I think you're right on the money, Mr. Smith. Arthur Miller said, "The only thing I'm reasonably sure of is that anybody who's got an ideology has stopped thinking." A person's deep desire to believe, or their fear/reluctance to challenge their own beliefs is catered to by the FOX news and MSNBCs of the media world. People subsist on those channels because they know they'll never have to think, they'll just have to agree. Partisans gravitate to those sources because they want to be lied to. They want to hear from people who to take the position that our party is responsible for everything good that's happened to this country and the other party is responsible for everything bad that's ever happened to this country.
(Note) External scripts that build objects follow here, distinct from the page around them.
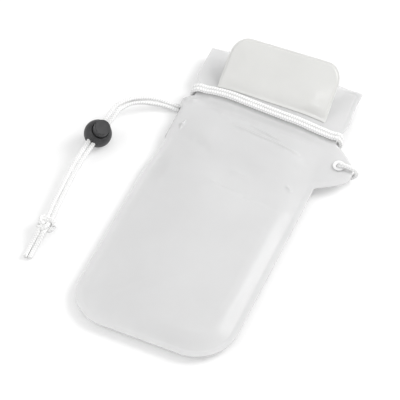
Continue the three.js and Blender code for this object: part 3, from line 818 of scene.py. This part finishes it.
def in_lock_frame(points):
    basis = np.array([LOCK_ACROSS, LOCK_ALONG, BUTTON_DIRECTION])
    return np.asarray(points) @ basis + np.array(LOCK_CENTRE)


def rounded_slot(width, low, high, half_depth, radius=0.5, count=5):
    """A bar with rounded corners along the cords."""
    section = []
    for cx, cz, first in [(1, 1, 0), (-1, 1, 90), (-1, -1, 180), (1, -1, 270)]:
        centre = (cx * (width / 2 - radius), (low + high) / 2 + cz * ((high - low) / 2 - radius))
        section += rounding(centre, radius, first, first + 90, count)
    size = len(section)
    points = [(x, side * half_depth, z) for side in (-1, 1) for x, z in section]
    faces = [(i, (i + 1) % size, size + (i + 1) % size, size + i) for i in range(size)]
    faces += [tuple(range(size))[::-1], tuple(range(size, 2 * size))]
    return np.array(points), [tuple(face) for face in faces]


def cut(piece, cutter):
    modifier = piece.modifiers.new("cut", "BOOLEAN")
    modifier.operation = "DIFFERENCE"
    modifier.solver = "EXACT"
    modifier.object = cutter
    bpy.context.view_layer.update()
    evaluated = piece.evaluated_get(bpy.context.evaluated_depsgraph_get())
    mesh = bpy.data.meshes.new_from_object(evaluated)
    piece.modifiers.remove(modifier)
    piece.data = mesh
    bpy.data.objects.remove(cutter)
    mesh.shade_smooth()
    mesh.set_sharp_from_angle(angle=math.radians(35))


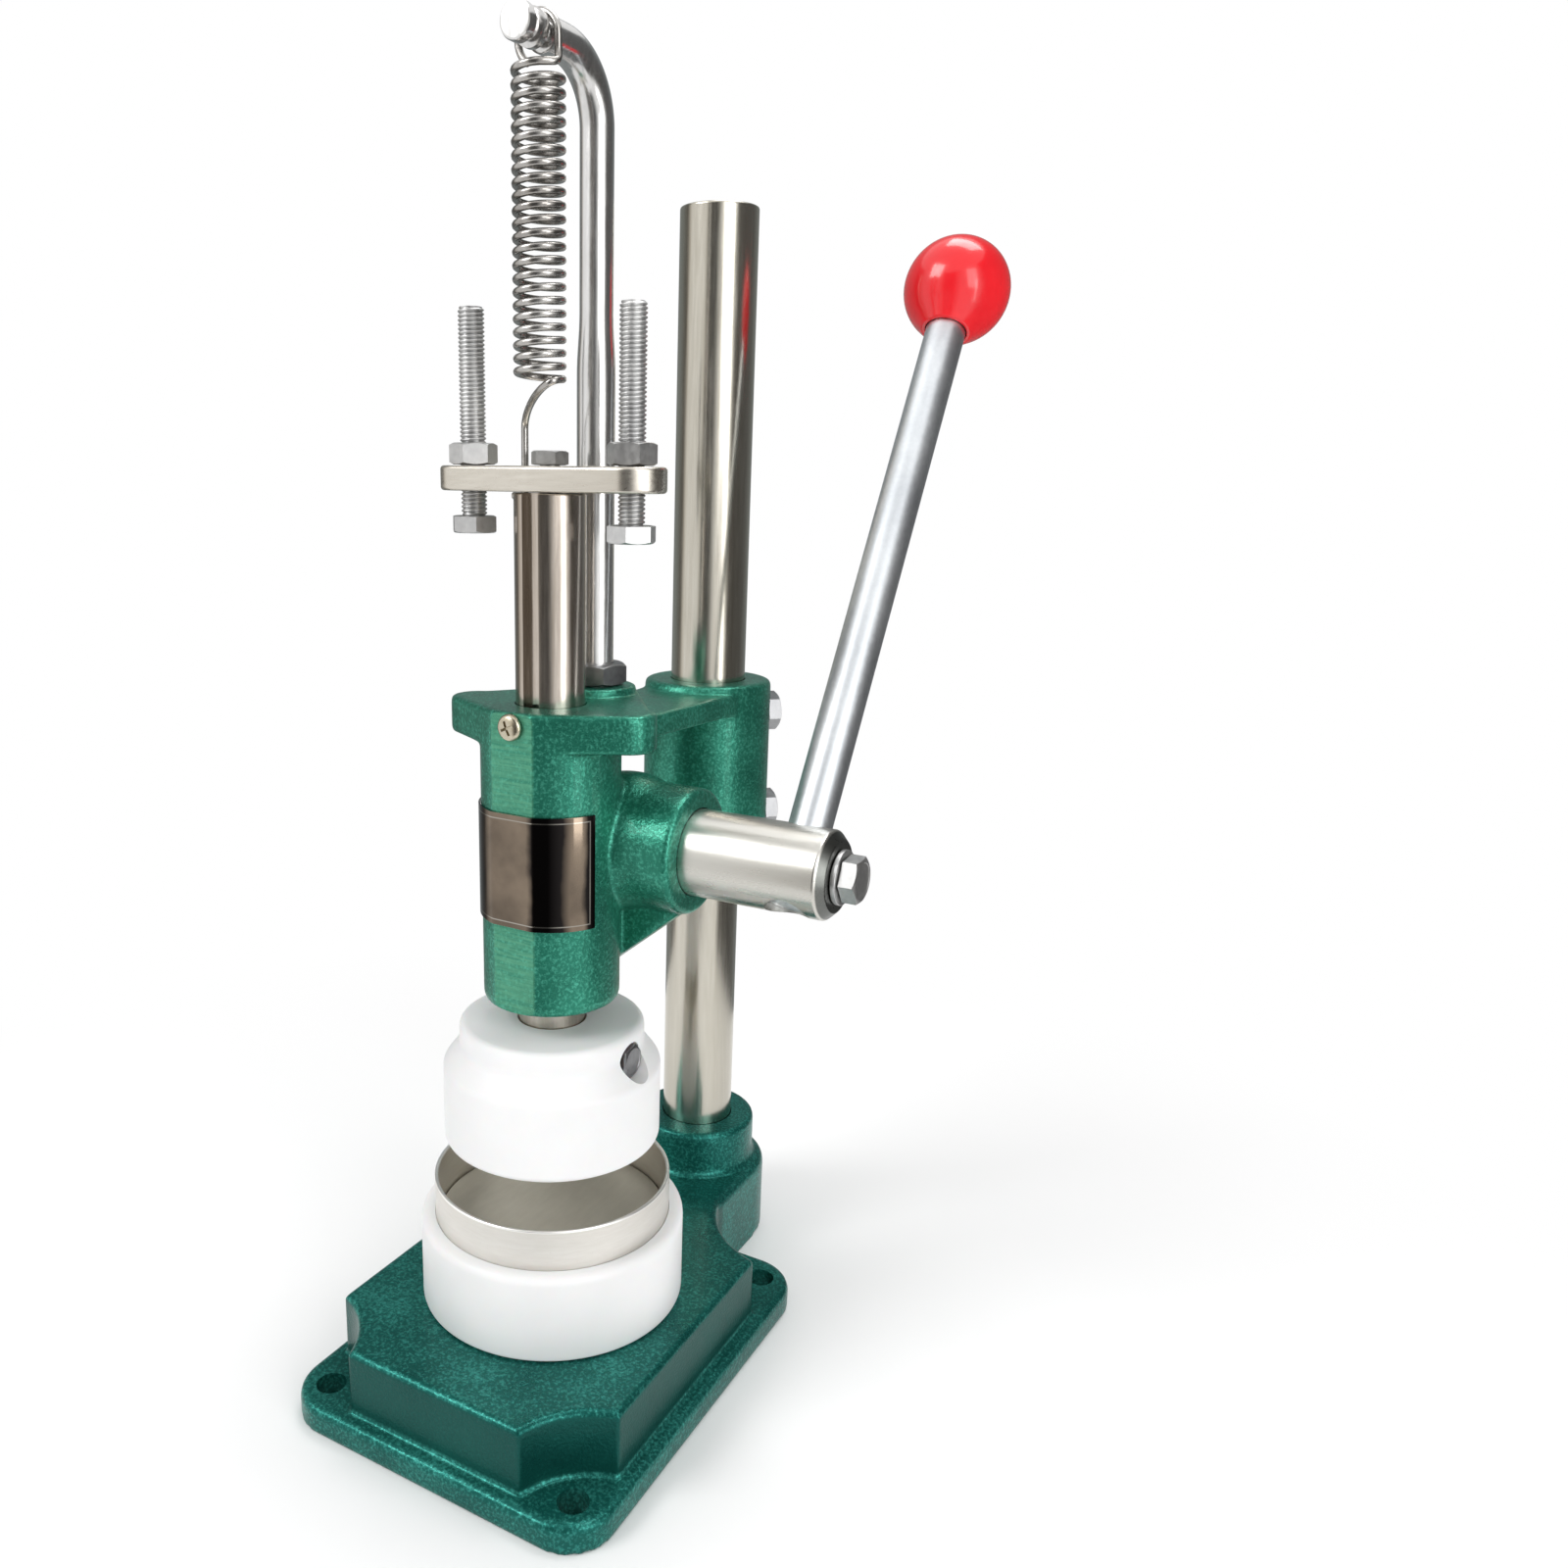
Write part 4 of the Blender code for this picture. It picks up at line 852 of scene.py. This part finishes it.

The idiot box has become a source of enlightenment for far too many in this country. It's all just opinion, and people are eager to accept it as researched fact.

7/19/12, 11:02 AM  
Anonymous Anonymous said...

Would your government lie to you?

ha ha ha ha ha ha ha ha ha ha ha
ha ha ha ha ha ha ha ha ha ha ha
ha ha ha ha ha ha ha ha ha ha ha
ha ha ha ha ha ha ha ha ha ha ha

7/20/12, 10:17 AM  
Anonymous Gonzo said...

Is this an attempt at some kind of Stephen Colbert copy cat piece? Because it is damn funny. Good job

7/21/12, 8:51 AM  
Anonymous Jules H said...

Tom,I started out as a straight-party-ticket Democrat myself. There are many reasons why I woke up and switched to the right, but two individuals had much to do with it: Jimmy Carter (for whom I campaigned in college) and Ronald Reagan. It's interesting that you have so many readers who feel the need to follow what you write despite posting comments that indicate they believe themselves to be vastly superior to you and 99.9% of humanity. I wonder how many of these people also watch the television they claim to despise. That's another thing I quit doing over 20 years ago. I have never missed TV OR being a Democrat! Thanks for the post.